Memory has been paged out/Page life expectance/High Disk Queue length

  • Hi,

    We have SQL Server 2005 EE x64 with SP3 on Windows 2003 EE x64 R2. We have 16 GB of RAM.

    When ever I restart the SQL Service, I'm getting the below messgae in the error log:

    A significant part of sql server process memory has been paged out. This may result in a performance degradation. Duration: 0 seconds. Working set (KB): 38876, committed (KB): 105728, memory utilization: 36%.

    and when ever the DBCC CHECKDB job runs, I'm getting the below alarm from Spot light:

    Page Life Expectancy: The buffer cache page life expectancy is 42 seconds.

    And then immediately High Disk IO alarm as below:

    Disk Queue Length: Disk D: has an average queue length of 6.

    Please advice

  • To me, those metrics would indicate memory pressure. How big is your database? What do your Target Server Memory and Total Server Memory look like? Also, is the page file getting used?

  • Thanks,

    These are the Share point databases. We have 10 Databases and the biggest database size id 20 GB and the rest are <2GB

    How could I Know whether page file used or not. We are using the default page file size. And it is a A/A/P cluster setup.

  • When ever I restart the SQL Service, I'm getting the below message in the error log:

    A significant part of sql server process memory has been paged out. This may result in a performance degradation. Duration: 0 seconds. Working set (KB): 38876, committed (KB): 105728, memory utilization: 36%.

    Is that normal to get the above error every time when the SQL instance restarts??

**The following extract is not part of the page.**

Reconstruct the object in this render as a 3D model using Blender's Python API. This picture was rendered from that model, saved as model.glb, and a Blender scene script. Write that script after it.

  • 1) checkdb is VERY IO intensive, so I would expect to see indications of IO/Memory pressure during it's execution

    2) There are MANY things that can interplay to cause memory to be paged out - cluster instances being on the same machine, other applications, memory settings, file operations in windows, etc, etc. I recommend you get a professional to hook up to your system to give it a review. You could be going back and forth here for days or weeks without finding a cause.

    Best,
    Kevin G. Boles
    SQL Server Consultant
    SQL MVP 2007-2012
    TheSQLGuru on googles mail service

  • Try enabling "Lock Pages In Memory" and setting Max Memory to an appropriate number. Is the Page Life Expectancy counter consistently below 300 or was that just a spike? You can check The Paging File object's % Usage and % Usage Peak to see how extensively the page file is being used.